Le 18 novembre 1942, comme équipier du sous-lieutenant Henri
de Bordas, le sous-lieutenant Scheidhauer effectue une mission d'attaque
à basse altitude (opération Rhubarb), le long de la voie
ferrée Bayeux-Cherbourg : les deux pilotes attaquent des locomotives
et prennent le chemin du retour. Dans les environs de Jersey, Bordas
s'aperçoit que son équipier a quitté la formation
et l'appelle à la radio, sans obtenir de réponse. II effectue
alors plusieurs virages pour essayer de le retrouver, en vain. Ayant
juste assez de carburant pour rentrer, il ne peut s'attarder et met
le cap sur sa base. Après l'atterrissage, il apprend que Scheidhauer
a eu des ennuis mécaniques et qu'il a effectué un atterrissage
forcé sur l'île de Jersey (îles anglo-normandes),
occupée par les Allemands.
Après son atterrissage forcé sur l'île anglo-normande
de Jersey, il est aussitôt capturé par les Allemands puis
transféré au Stalag Luft III,
au camp de Sagan, en Silésie (Pologne). Là, il participe
activement à la construction de tunnels (La
Grande Evasion), l'évasion étant non seulement un
droit mais un devoir pour un prisonnier. Pour récompenser son
rôle pendant la construction du tunnel Harry, commencé
au mois de mai 1943 et qui doit conduire à l'évasion du
24 mars 1944, Scheidhauer est choisi pour faire partie de cette tentative,
qui, hélas, se termine dramatiquement.
Le colonel Henri de Rancourt, attaché
de l'Air près l'ambassade de France à Londres transmet
le 4 juillet 1947, à l'État-major de l'armée de
l'air à Paris, les informations suivantes, fournies par l'état-major
de la RAF, concernant cette évasion :
« Le Squadron Leader Bushell
et le lieutenant Scheidhauer furent parmis premiers à s'échapper
par le tunnel. Ils voyagèrent par voie ferrée, se faisant
passer pour des ouvriers français. Ils se firent arrêter
dans la gare de Sarrebruck, probablement le 27 mars 1944. Interrogés,
probablement sans être maltraités, ils furent internés
à la "lehrgensflur " sous la surveillance de la Kriminalpolizei
(Kripo). Le 30 mars 1944, ils furent transférés à
la Gestapo et il semble qu'on les prévint de leur départ
pour Berlin. Ce transfert s'effectua par automobile d'abord, de la prison
à un autre bâtiment où ils ne restèrent que
très peu de temps, sans toutefois descendre de la voiture. Deux
membres de la Gestapo prirent place dans l'automobile, l'officie Kripo
ayant quitté la voiture. L'un des deux membres de la Gestapo,
un lieutenant-colonel, était le chef de la Gestapo de Sarrebruck,
le sous-lieutenant appartenait au même service Ils étaient
en uniforme et la voiture était conduite par un membre de la
Gestapo en civil. L'identité de ces trois individus nous est
connue et le chauffeur actuellement entre nos mains. La voiture fut
conduite à quelque distance dans la campagne et garée
au bord de la route.
Le Squadron Leader Bushell et le lieutenant Scheidhauer furent autorisés
à descendre de voiture, pour satisfaire des besoins naturels.
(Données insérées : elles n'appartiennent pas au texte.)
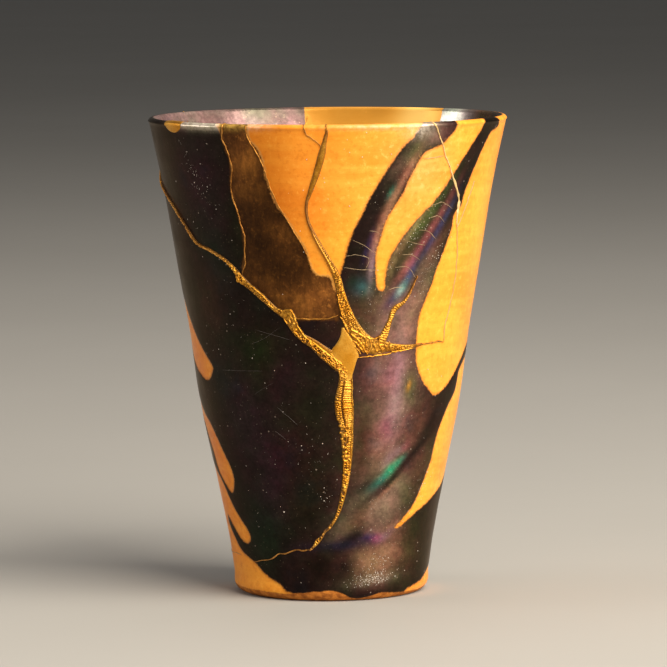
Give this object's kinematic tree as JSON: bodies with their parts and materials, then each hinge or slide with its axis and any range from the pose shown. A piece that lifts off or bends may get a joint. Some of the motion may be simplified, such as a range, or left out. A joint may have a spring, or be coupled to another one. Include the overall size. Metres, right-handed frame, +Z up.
{
  "type": "kintsugi cup",
  "caption": "Tall handleless stoneware cup with a rounded lip and a narrow foot, its cracks and a rim chip mended with raised gold lacquer.",
  "frame": {"origin": "middle of the foot, on the surface the cup stands on", "axes": "+Z up the cup's axis, -Y towards the side where the gold seams meet, +X to the right of that side"},
  "size_m": [0.0868, 0.0868, 0.1152],
  "materials": {
    "glazed_stoneware": "poured glossy glaze, dark iridescent over orange-brown",
    "gold_lacquer": "soft satin gold dust on lacquer"
  },
  "bodies": {
    "root": {"cup_body": "glazed_stoneware", "gold_seam_front": "gold_lacquer", "gold_seam_back": "gold_lacquer", "gold_rim_chip": "gold_lacquer"}
  },
  "joints": []
}
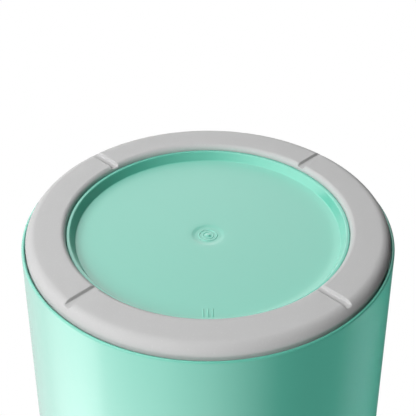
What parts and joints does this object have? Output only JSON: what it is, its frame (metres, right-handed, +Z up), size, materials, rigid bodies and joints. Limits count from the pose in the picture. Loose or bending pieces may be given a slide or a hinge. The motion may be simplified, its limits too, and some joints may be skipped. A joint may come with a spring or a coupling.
{
  "type": "disinfectant jar",
  "caption": "Round moulded jar on a soft non-slip foot ring, with a plug lid, gasket and a perforated tool tray on a lift rod with a knob.",
  "frame": {"origin": "centre of the foot ring's lower face, on the surface that the jar stands on", "axes": "+Z up along the axis of the jar; X and Y lie along the surface, at 45 degrees to the grooves of the foot ring"},
  "size_m": [0.1226, 0.1226, 0.2446],
  "materials": {
    "mint_plastic": "smooth satin-gloss moulded plastic, mint green",
    "liner_plastic": "plain off-white moulded plastic",
    "bush_plastic": "grey bearing plastic",
    "foot_rubber": "matt light-grey soft elastomer",
    "gasket_rubber": "grey silicone",
    "stainless_steel": "brushed stainless steel",
    "brass": "turned brass"
  },
  "bodies": {
    "jar": {"jar_body": "mint_plastic", "foot_ring": "foot_rubber"},
    "lid": {"lid_cap": "mint_plastic", "lid_plug": "liner_plastic", "lid_gasket": "gasket_rubber", "guide_bush": "bush_plastic", "bush_clip": "stainless_steel", "rod_wiper": "gasket_rubber"},
    "basket": {"lift_rod": "stainless_steel", "knob_core": "mint_plastic", "knob_grip": "foot_rubber", "knob_insert": "brass", "lift_bumper": "gasket_rubber", "upper_washer": "stainless_steel", "lower_washer": "stainless_steel", "tray_nut": "stainless_steel", "basket_tray": "stainless_steel", "tray_foot_1": "gasket_rubber", "tray_foot_2": "gasket_rubber", "tray_foot_3": "gasket_rubber"}
  },
  "joints": [
    {"name": "lid_lift", "type": "slide", "parent": "jar", "child": "lid", "axis": [0, 0, 1], "range_m": [0, 0.21]},
    {"name": "basket_lift", "type": "slide", "parent": "lid", "child": "basket", "axis": [0, 0, 1], "range_m": [0, 0.18]}
  ]
}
Ils s'éloignèrent quelques pas et furent, à ce
moment fusillés par les deux officiers de la Gestapo sans avertissement,
alors qu'ils avaient le dos tourné. Deux coups seulement furent
tirés par les deux officiers qui s'étaient servis de leurs
armes personnelles. La mort fut sans aucun doute instantanée,
dans les deux cas, Les deux corps furent alors emportés au four
crématoire de Sarrebruck où ils furent incinérés
le 1er avril 1944. Les urnes contenant les cendres des deux aviateurs
alliés furent, ensuite, envoyés au Stalag Luft III à
Sagan, où le Squadron Leader Bushell et le sous-lieutenant Scheidhauer
furent officiellement déclarés par les autorités
allemandes, comme ayant été fusillés alors qu'ils
essayaient de s'évader ».
En mai 1949, un document du N° 4 Missing Research & Inquiry
Unit RAF donnait les noms des 17 inculpés allemands impliqués
dans l'assassinat des aviateurs alliés échappés
; parmi eux, les deux officiers de la Gestapo impliqués dans
le meurtre de Bernard Scheidhauer: E.S., condamné à la
peine de mort, et WB., condamné à la prison à vie.